**What you need to do:**
Only the lines from the start of the material through the line containing "butt_r = 0.65; // [0.1:0.05:0.7]" are to be extracted, exactly as they appear.

**Data excerpt:**
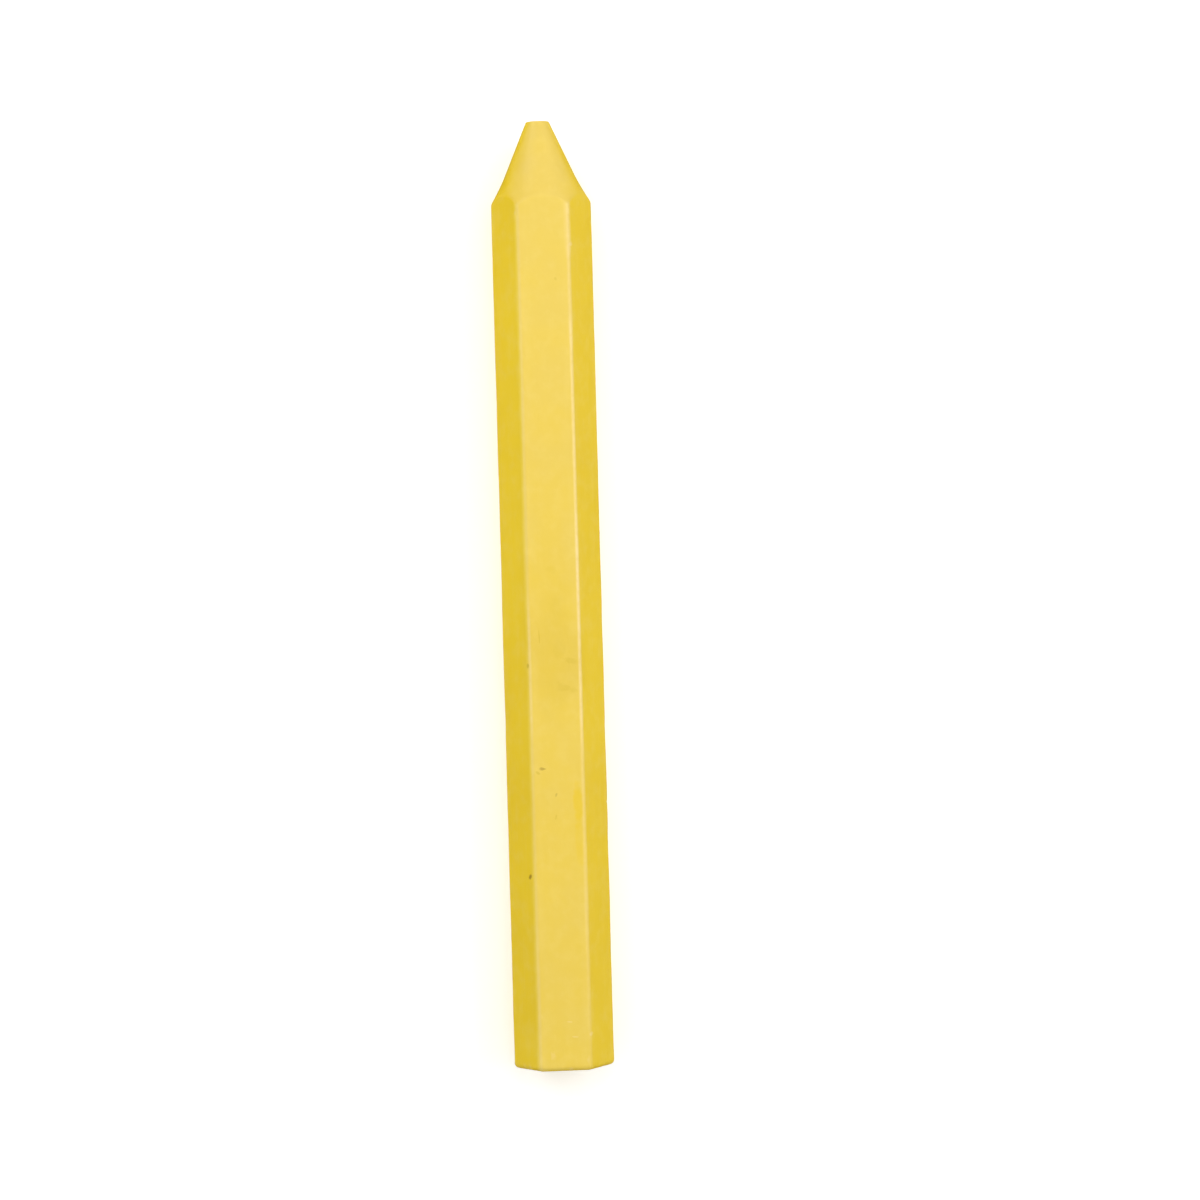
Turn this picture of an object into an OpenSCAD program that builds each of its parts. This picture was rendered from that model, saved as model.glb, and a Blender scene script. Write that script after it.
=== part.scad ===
// Marking chalk: a pressed hexagonal stick with rounded edges and a blunt, scalloped point.
//
// The stick lies on one of its flats, as it comes to rest on a bench. It runs along Y with its
// point towards +Y. The origin is under the middle of its length, on the surface it lies on.
// All sizes are in millimetres and all angles in degrees.

/* [Bar] */
// Overall length, from the butt to the blunt end of the point
stick_len = 120; // [90:1:150]
// Width across two opposite flats
flat_w = 11.2; // [9:0.1:14]
// Radius along the six long edges
edge_r = 0.7; // [0.5:0.05:1.2]
// Radius round the rim of the butt
butt_r = 0.65; // [0.1:0.05:0.7]

/* [Point] */
// Diameter of the blunt end, measured to where its side would meet it unrounded
nose_d = 2.9; // [2:0.1:4.4]
// Radius round the blunt end
nose_r = 0.25; // [0.1:0.05:0.5]
// Angle between the side of the point and its axis
cone_angle = 23.6; // [20:0.1:28]
// Depth below the flats at which the point starts to flare out into the bar
flare_depth = 1.3; // [0.5:0.1:2]
// Radius of the hollow curve of the flare
flare_r = 27; // [20:1:60]
// Lean of the point, which was pressed a little out of true: its foot lies towards +X
point_lean = 0.8; // [0:0.1:3]
// Depth of the point's axis below the bar's, since it was pressed a little low too
point_drop = 0.3; // [0:0.1:0.5]

/* [Hidden] */
chalk_yellow = [0.94, 0.82, 0.38];
$fn = 96;

// The bar's section: a hexagon set in from the flats, and the rounding grown round it
flats = 6;
flat_r = flat_w / 2;
core_r = (flat_r - edge_r) / cos(180 / flats);
corner_r = core_r + edge_r;
// Steps in a full turn of the edge rounding, and the angle between slices of the rim
edge_steps = 48;
rim_step = 18;
// How far from its blunt end the leaning point crosses the middle of the bar
lean_pivot = 13;
// How far the envelope of the point clears what it isn't meant to cut
spare = 1;

// The blunt end, in the point's own frame: X is the radius, and Y is 0 at the end and falls
// towards the butt
nose_centre = [nose_d / 2 - nose_r * tan(45 - cone_angle / 2), -nose_r];
nose_tangent = nose_centre + nose_r * [cos(cone_angle), sin(cone_angle)];
// A leaning end face rises on one side, so the point is lowered by as much
nose_rise = nose_centre[0] * sin(point_lean) + nose_r * (1 - cos(point_lean));

// The flare is an arc that leaves the straight side at a tangent, and is past the corners of
// the bar, with the lean and the drop allowed for, by the time it ends
flare_start = side_of_point(flat_r - flare_depth);
flare_centre = flare_start + flare_r * [cos(cone_angle), sin(cone_angle)];
flare_end_r = corner_r + point_drop + spare;
flare_end = [flare_end_r, lower_arc_y(flare_centre, flare_r, flare_end_r)];
// Below the flare the envelope is wide enough to miss the bar, however the point leans
wide_r = corner_r + point_drop + stick_len * sin(point_lean) + spare;

// The place on the straight side of the point that has the given radius
function side_of_point(radius) = [radius, (nose_d / 2 - radius) / tan(cone_angle)];

// Height of the lower half of a circle at the given X
function lower_arc_y(centre, radius, x) =
    centre[1] - sqrt(pow(radius, 2) - pow(x - centre[0], 2));

// Turns what stands on the XY plane so that it runs along +Y from the butt
module along_stick() {
    rotate([-90, 0, 0]) children();
}

// Section across the bar, drawn in by the inset where the rim of the butt is rounded
module section(inset = 0) {
    offset(r = edge_r - inset, $fn = edge_steps) circle(r = core_r, $fn = flats);
}

// The hexagonal bar. Its slices lie inside one another, each starting a little further from
// the butt and a little wider, and the hull over them rounds the rim.
module bar() {
    along_stick()
        hull()
            for (angle = [0 : rim_step : 90]) {
                start = butt_r * (1 - sin(angle));
                inset = butt_r * (1 - cos(angle));
                translate([0, 0, start]) linear_extrude(stick_len - start) section(inset);
            }
}

// Half the outline of the point, with the corner of the blunt end left open for nose_ring()
module point_profile() {
    difference() {
        polygon([
            [0, 0],
            [nose_centre[0], 0],
            nose_centre,
            nose_tangent,
            flare_start,
            flare_end,
            [wide_r, flare_end[1]],
            [wide_r, -stick_len - spare],
            [0, -stick_len - spare]
        ]);
        translate(flare_centre) circle(flare_r, $fn = 720);
    }
}

// The rounding of the blunt end
module nose_ring() {
    rotate_extrude() translate(nose_centre) circle(nose_r);
}

// What the pressing die leaves at the point: a blunt cone that flares out past the bar
module point_envelope() {
    translate([-lean_pivot * sin(point_lean), stick_len - nose_rise, -point_drop])
        rotate([0, 0, point_lean])
            along_stick() {
                rotate_extrude() point_profile();
                nose_ring();
            }
}

// The whole stick. Where the cone runs out through the flats it leaves the six scallops.
module chalk_stick() {
    color(chalk_yellow)
        translate([0, -stick_len / 2, flat_r])
            intersection() {
                bar();
                point_envelope();
            }
}

chalk_stick();
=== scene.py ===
"""The looks of a marking chalk: a pressed hexagonal stick with a blunt, scalloped point.

The stick lies on one of its flats along Y, with its point towards +Y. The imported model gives
its length and its width across the flats, and every other size is a field of the class that
uses it. Sizes are in metres and angles in degrees, except where a docstring says millimetres.
"""

import logging
import math
from collections.abc import Callable
from dataclasses import asdict, dataclass
from enum import Enum
from itertools import accumulate
from typing import Any, Union

import bpy
from mathutils import Matrix, Vector


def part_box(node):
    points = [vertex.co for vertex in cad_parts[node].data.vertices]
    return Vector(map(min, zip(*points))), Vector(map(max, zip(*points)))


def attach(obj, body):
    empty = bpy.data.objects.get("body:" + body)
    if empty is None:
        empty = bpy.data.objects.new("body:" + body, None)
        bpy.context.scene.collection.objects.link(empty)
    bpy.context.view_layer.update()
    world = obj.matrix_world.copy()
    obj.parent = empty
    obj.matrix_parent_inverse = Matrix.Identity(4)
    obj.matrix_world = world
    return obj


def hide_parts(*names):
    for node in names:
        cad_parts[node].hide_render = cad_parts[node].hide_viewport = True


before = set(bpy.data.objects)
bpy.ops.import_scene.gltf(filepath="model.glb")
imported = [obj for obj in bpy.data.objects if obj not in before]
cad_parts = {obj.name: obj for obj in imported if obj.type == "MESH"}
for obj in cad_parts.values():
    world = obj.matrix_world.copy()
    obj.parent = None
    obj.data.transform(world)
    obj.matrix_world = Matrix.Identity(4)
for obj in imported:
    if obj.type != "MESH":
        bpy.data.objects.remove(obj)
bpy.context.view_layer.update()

MM = 0.001

# Names of the map and of the values that the form leaves on the mesh for the finish
UNWRAP = "OFBake"
RIDGE_GAP = "ridge_gap"
ON_BAR = "on_bar"
WORN = "worn"

log = logging.getLogger("chalk")

Value = Union["Signal", float]
Colour = tuple[float, float, float, float]
Pair = tuple[float, float]
Triple = tuple[float, float, float]
Settings = dict[str, Any] | None
Sockets = dict[str | int, Any] | None


# ---- node building


def operator(operation: str, turned: bool = False) -> Callable[["Signal", Value], "Signal"]:
    """Makes an operator of Signal, with the Signal as the second of its values if turned."""
    step = -1 if turned else 1
    return lambda *values: values[0].bench.math(operation, *values[::step])


@dataclass(eq=False)
class Signal:
    """A value that varies over a surface: one output of a node, with arithmetic on it."""

    bench: "NodeBench"
    socket: bpy.types.NodeSocket

    def __abs__(self) -> "Signal":
        """The value without its sign."""
        return self.bench.math("ABSOLUTE", self)

    __add__ = operator("ADD")
    __radd__ = operator("ADD", turned=True)
    __sub__ = operator("SUBTRACT")
    __rsub__ = operator("SUBTRACT", turned=True)
    __mul__ = operator("MULTIPLY")
    __rmul__ = operator("MULTIPLY", turned=True)
    __truediv__ = operator("DIVIDE")
    __rtruediv__ = operator("DIVIDE", turned=True)
    __mod__ = operator("FLOORED_MODULO")


class Cover(Enum):
    """How much of the surface the blots of a noise cover: where they start and are whole."""

    MOST = (0.3, 0.6)
    HALF = (0.3, 0.7)
    SCARCE_HALF = (0.35, 0.7)
    SOME = (0.4, 0.75)
    LITTLE = (0.55, 0.75)
    RARE = (0.68, 0.78)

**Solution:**
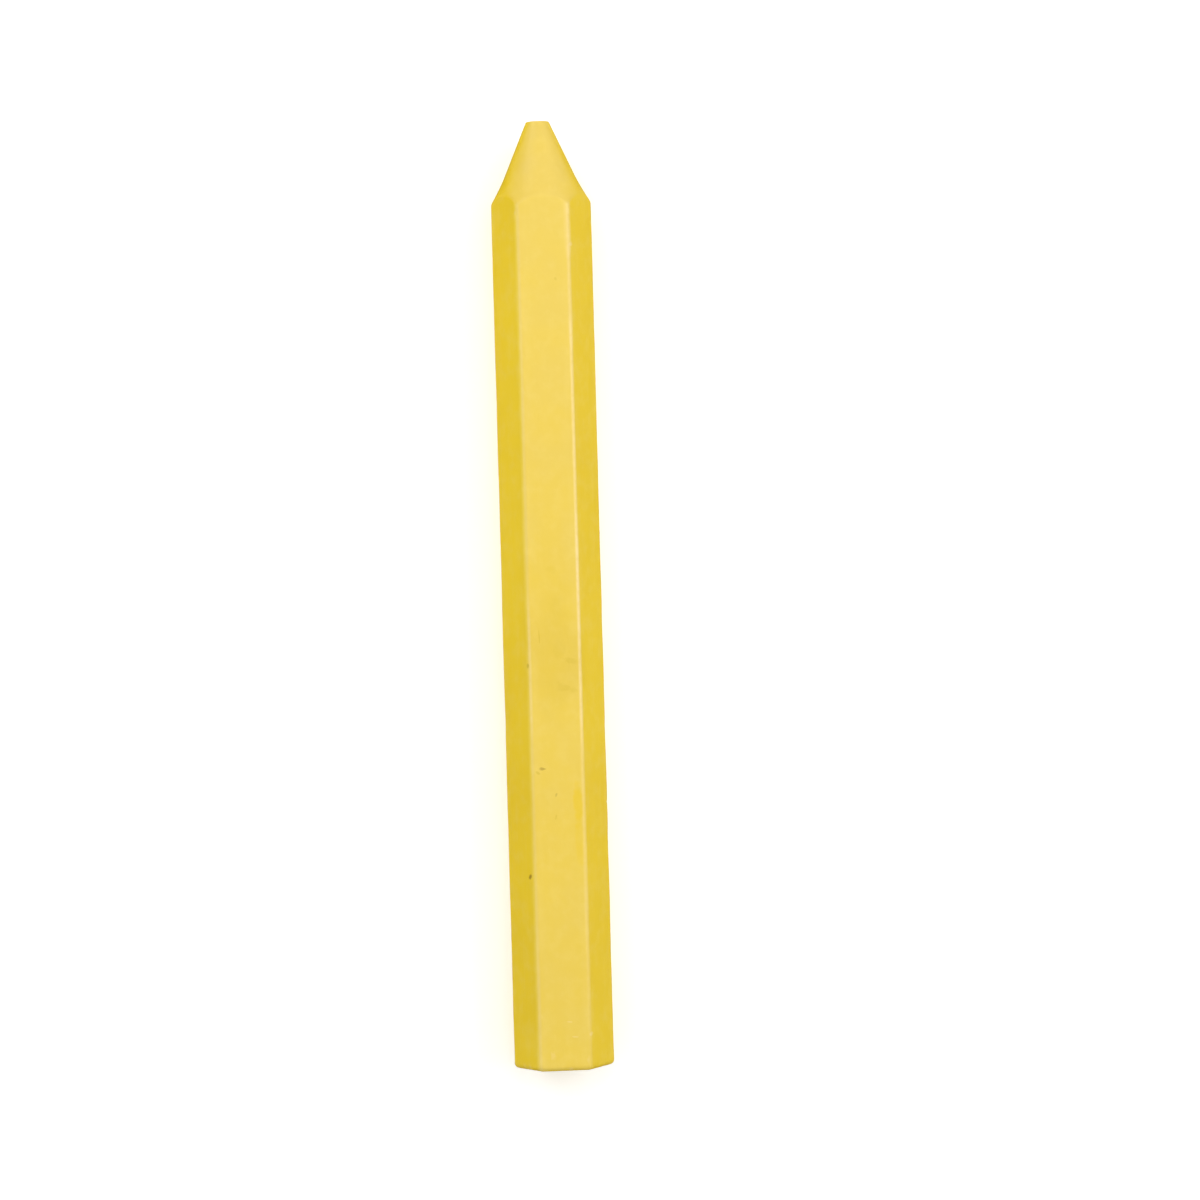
Turn this picture of an object into an OpenSCAD program that builds each of its parts. This picture was rendered from that model, saved as model.glb, and a Blender scene script. Write that script after it.
=== part.scad ===
// Marking chalk: a pressed hexagonal stick with rounded edges and a blunt, scalloped point.
//
// The stick lies on one of its flats, as it comes to rest on a bench. It runs along Y with its
// point towards +Y. The origin is under the middle of its length, on the surface it lies on.
// All sizes are in millimetres and all angles in degrees.

/* [Bar] */
// Overall length, from the butt to the blunt end of the point
stick_len = 120; // [90:1:150]
// Width across two opposite flats
flat_w = 11.2; // [9:0.1:14]
// Radius along the six long edges
edge_r = 0.7; // [0.5:0.05:1.2]
// Radius round the rim of the butt
butt_r = 0.65; // [0.1:0.05:0.7]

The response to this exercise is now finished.